Improving conversion rate is not the end goal—growing profitable revenue is. Your measurement framework needs to account for quality, not just quantity, of conversions.

Look Beyond the Topline Conversion Rate

A conversion rate increase means nothing if average order value drops more than conversion rises. Monitor revenue per visitor as your primary metric.

Track different conversion rates by segment. New versus returning visitors. Mobile versus desktop. Traffic sources. Product categories. These segments often require different optimization strategies.

Pay attention to micro-conversions like email signups, social follows, and wishlist additions. Not everyone is ready to buy immediately. Capturing contact information lets you nurture relationships that eventually lead to purchases.

Run Valid Experiments

A/B testing provides the cleanest way to understand whether changes actually improve performance. But badly designed tests produce misleading results.

Run tests long enough to achieve statistical significance. Calling a winner after two days might feel good but often leads to implementing changes that do not actually help.
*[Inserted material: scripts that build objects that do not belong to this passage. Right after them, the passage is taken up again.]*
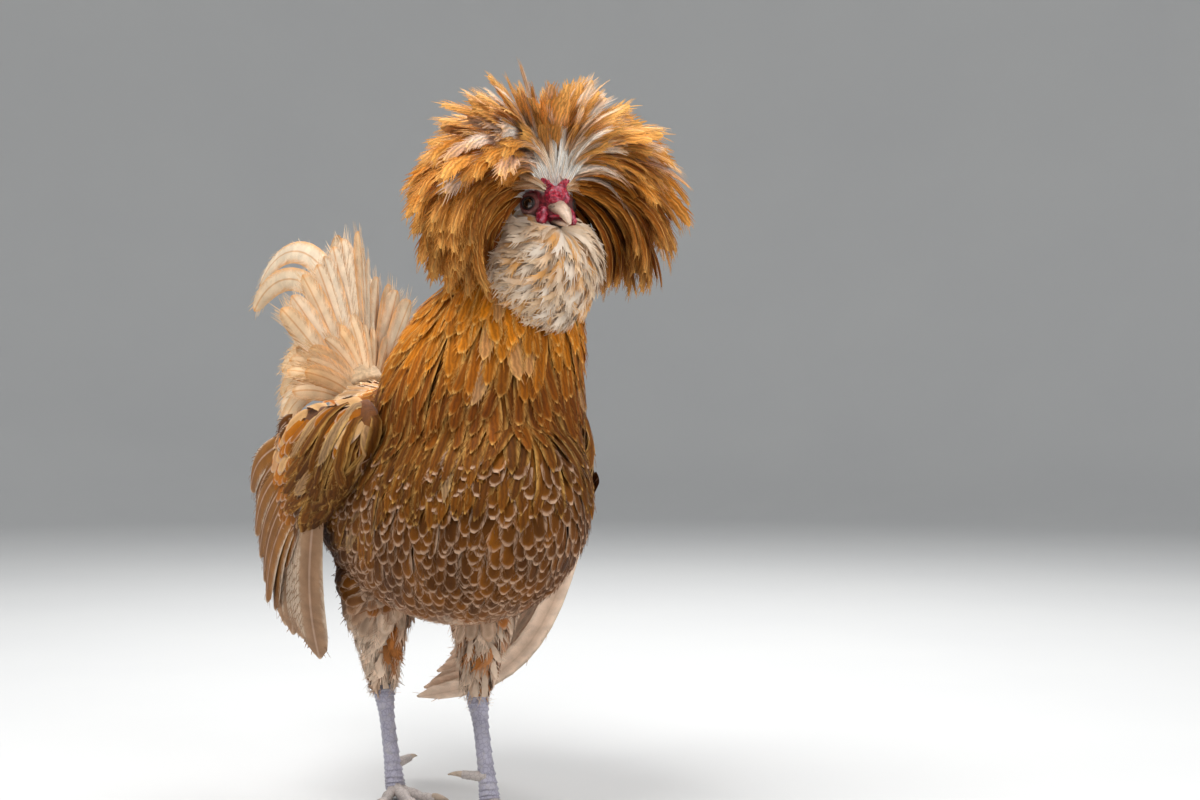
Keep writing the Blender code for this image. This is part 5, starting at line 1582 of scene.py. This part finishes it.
def make_floor():
    """A level pale disc whose rim curves up into a wall."""
    sides = 96
    rings = [(radius, FLOOR_LEVEL) for radius in (0.4, 1.0, 2.0, FLAT_RADIUS)]
    for turn in np.radians(range(12, 96, 12)):
        rings.append((FLAT_RADIUS + BOWL * math.sin(turn), BOWL - BOWL * math.cos(turn)))
    rings += [(FLAT_RADIUS + BOWL, height) for height in (1.6, 2.4)]
    points = [(0.0, 0.0, FLOOR_LEVEL)]
    for (radius, height), turn in product(rings, math.tau * np.arange(sides) / sides):
        points.append((radius * math.cos(turn), radius * math.sin(turn), height))
    faces = [(0, 1 + k, 1 + (k + 1) % sides) for k in range(sides)]
    for row, k in product(range(len(rings) - 1), range(sides)):
        first, after = 1 + row * sides + k, 1 + row * sides + (k + 1) % sides
        faces.append((first, first + sides, after + sides, after))
    mesh = bpy.data.meshes.new("floor")
    mesh.from_pydata(points, [], faces)
    mesh.shade_smooth()
    pale = Shade("Floor", 0.8, specular=0.15)
    pale.colour(pale.mix(pale.noise(3.0, 4.0), (0.62, 0.62, 0.62), (0.66, 0.66, 0.65)))
    mesh.materials.append(pale.material)
    added("floor", mesh)


def set_stage():
    """Pale floor, soft studio light and the photo's camera."""
    scene = bpy.context.scene
    scene.view_settings.view_transform = "Standard"
    right = Vector((math.cos(CAMERA_TURN), math.sin(CAMERA_TURN), 0))
    back = Vector((math.sin(CAMERA_TURN), -math.cos(CAMERA_TURN), 0))
    camera = added("Camera", bpy.data.cameras.new("Camera"))
    camera.data.sensor_width = SENSOR
    camera.data.lens = PIXEL_FOCUS * SENSOR / PIXEL_WIDTH
    camera.location = Vector(SHIFT) + right * CAMERA_ASIDE + back * CAMERA_AWAY
    camera.location.z += CAMERA_HEIGHT
    camera.rotation_euler = (math.radians(90), 0, CAMERA_TURN)
    scene.camera = camera
    make_floor()
    world = bpy.data.worlds.new("Studio")
    world.use_nodes = True
    background = world.node_tree.nodes["Background"]
    background.inputs["Color"].default_value = (0.90, 0.93, 0.96, 1.0)
    background.inputs["Strength"].default_value = 0.40
    scene.world = world
    middle = Vector((0, 0, 0.28)) + Vector(SHIFT)
    for name, aside, away, height, power, size in LIGHTS:
        lamp = added(name, bpy.data.lights.new(name, "AREA"))
        lamp.data.energy = power
        lamp.data.size = size
        lamp.location = middle + right * aside + back * away + Vector((0, 0, height))
        lamp.rotation_euler = (middle - lamp.location).to_track_quat("-Z", "Y").to_euler()


set_stage()
skin_object, skin_points = make_skin()
make_coat(Ground(skin_object, skin_points))
make_crest()
make_beard()
eyeball_look, folded_look, flesh_look = eye_material(), lid_material(), flesh_material()
for side_name in SIDE:
    make_wing(side_name)
    make_eye(side_name, eyeball_look, folded_look)
make_tail()
make_beak(flesh_look)
make_comb(flesh_look)
make_legs()
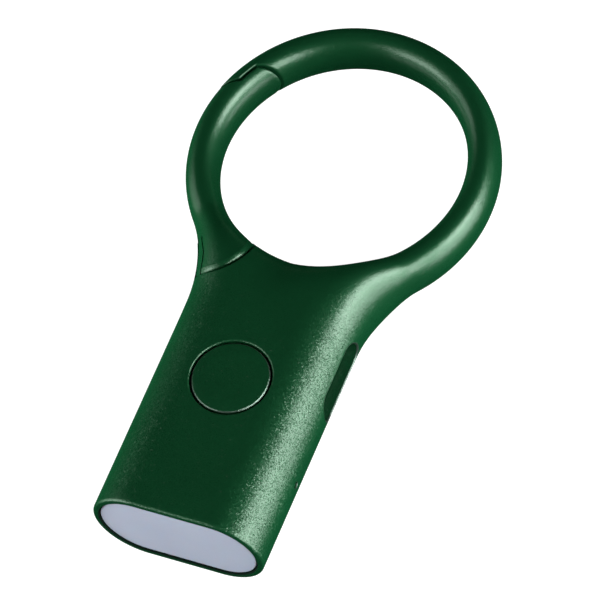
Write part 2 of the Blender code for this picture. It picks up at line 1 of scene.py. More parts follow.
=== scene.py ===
"""Looks of the keychain torch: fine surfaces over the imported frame, blasted green metal and a studio.

Units are metres in the frame's axes: +Y runs from the lamp to the ring, +X is the side of the charging
slot, +Z the side of the button, and the torch lies on z = 0. The outer surface follows the same few
dimensions as the CAD model, at a finer step and with its edges rounded.
"""

import json
import math

import bmesh
import bpy
import numpy as np
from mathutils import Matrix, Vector


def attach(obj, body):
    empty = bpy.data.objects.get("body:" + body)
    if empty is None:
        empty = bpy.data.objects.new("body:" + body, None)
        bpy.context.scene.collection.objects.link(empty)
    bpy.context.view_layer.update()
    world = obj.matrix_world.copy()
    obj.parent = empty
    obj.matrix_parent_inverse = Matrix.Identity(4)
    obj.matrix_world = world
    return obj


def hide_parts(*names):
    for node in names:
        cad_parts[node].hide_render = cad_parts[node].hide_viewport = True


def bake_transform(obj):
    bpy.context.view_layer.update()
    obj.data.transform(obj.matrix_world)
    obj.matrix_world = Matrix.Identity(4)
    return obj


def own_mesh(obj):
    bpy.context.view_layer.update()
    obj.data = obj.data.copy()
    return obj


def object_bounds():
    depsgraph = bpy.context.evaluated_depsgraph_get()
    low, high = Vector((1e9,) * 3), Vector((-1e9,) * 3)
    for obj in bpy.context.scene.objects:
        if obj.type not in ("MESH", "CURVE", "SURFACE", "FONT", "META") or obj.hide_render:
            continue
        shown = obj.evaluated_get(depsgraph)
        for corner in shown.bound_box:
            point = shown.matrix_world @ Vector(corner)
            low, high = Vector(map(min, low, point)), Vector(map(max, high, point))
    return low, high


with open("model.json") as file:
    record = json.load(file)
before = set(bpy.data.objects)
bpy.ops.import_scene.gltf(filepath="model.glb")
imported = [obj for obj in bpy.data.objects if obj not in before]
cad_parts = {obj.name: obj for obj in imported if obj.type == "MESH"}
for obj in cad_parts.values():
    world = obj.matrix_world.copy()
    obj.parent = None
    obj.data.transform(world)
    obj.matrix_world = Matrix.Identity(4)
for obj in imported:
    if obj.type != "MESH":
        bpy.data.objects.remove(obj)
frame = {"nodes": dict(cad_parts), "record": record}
MM = 0.001


def corners():
    return [list(map(float, corner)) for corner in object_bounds()]


cad_box = corners()

# Body and ring, as in the CAD model
LAMP_END = cad_box[0][1]
BODY_THICKNESS = cad_box[1][2]
BODY_WIDTH = 22.36 * MM
RIM_ROUNDING = 0.4 * MM
RING_INNER_RADIUS = 15.55 * MM
RING_OUTER_RADIUS = 19.81 * MM
RING_OUTER_SHIFT = -0.15 * MM
RING_HALF_THICKNESS = 3.35 * MM
RING_SECTION_POWER = 2.157
FLARE_RADIUS = {1: 15.7 * MM, -1: 19.2 * MM}
HOLE_ROLL = 8.1 * MM
THICKENING_WIDTH = 7.0 * MM
THICKENING_PACE = 0.19
BLEND = 1.0 * MM
MID_HEIGHT = BODY_THICKNESS / 2
SIDE_RADIUS = BODY_THICKNESS / 2
HALF_WIDTH = BODY_WIDTH / 2
FLAT_HALF = HALF_WIDTH - SIDE_RADIUS
RING_Y = LAMP_END + 55.0 * MM
SPLIT_Y = LAMP_END + 26.5 * MM

# Gate
GAP = 0.26 * MM
HINGE = (-9.6 * MM, LAMP_END + 37.9 * MM)
HEEL_RADIUS = 4.65 * MM
TIP_RADIUS = 26.88 * MM
FINGER_RADIUS = 17.53 * MM
GATE_INSET = 0.08 * MM
TONGUE_RADIUS = 3.13 * MM
TONGUE_HALF_THICKNESS = 2.5 * MM
BORE_RADIUS = 1.15 * MM
TONGUE_BORE_TOP = 9.5 * MM
GATE_BORE_TOP = 10.3 * MM
SPRING_ROOM_HALF = 1.35 * MM
WELD = 0.001 * MM  # corners closer than this are one
SEAM_ROUNDING = 0.18 * MM
TIP_SEAM_ROUNDING = 0.24 * MM
HEEL_ROUNDING = 0.85 * MM
TIP_ROUNDING = 0.4 * MM
GROOVE_WIDTH = 0.17 * MM
GROOVE_FROM_MIDDLE = 3.2 * MM
SEAM_STEP = 0.2 * MM  # between points of a seam
LEAST_RISE = 0.25 * MM  # rounded seams stop this far above the middle plane
INSIDE_HOLE = 1.6 * MM  # how far the gate's plan passes the ring's surface
OUTSIDE_RING = 3.2 * MM
PAST_SURFACE = 9.0 * MM  # from the middle plane, clear of every surface
TONGUE_ROOT_RADIUS = 7.0 * MM
GATE_LEG_REACH = 4.9 * MM
GATE_LEG_START = 2.5 * MM
COIL_ROOM_RADIUS = 2.05 * MM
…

Test one variable at a time when possible. If you change the product page layout, photo style, and copy simultaneously, you will not know which change drove results.

Document everything. Keep a testing log that records what you tested, why, the results, and what you learned. This knowledge compounds over time and prevents repeating failed experiments.

The Compounding Nature of Conversion Optimization

Here is what makes this work so powerful: small improvements stack. Increase product page conversion by 10%. Reduce checkout abandonment by 15%. Recover 8% more abandoned carts. None of these changes alone transforms your business. Together, they can double revenue.

A store converting at 2% with these improvements might reach 3% or higher. That is not a 1 percentage point increase—it is a 50% revenue boost from the same traffic.

The best part is this advantage compounds over time. Every optimization creates a new baseline. Every test teaches you something about your customers. The gap between stores that optimize systematically and those that do not widens continuously.

Where to Start Tomorrow

If you are feeling overwhelmed by everything covered here, start small. Pick one area where data shows significant opportunity. Run one test. Learn from it. Then move to the next.

Install analytics properly if you have not already. Run a funnel analysis to identify where the biggest drop-offs occur. Fix the most obvious problems first—broken checkout flows, missing product information, painfully slow pages.

Talk to your customers. Send a survey. Review support tickets. Watch session recordings. The answers to what is holding back conversions often hide in plain sight.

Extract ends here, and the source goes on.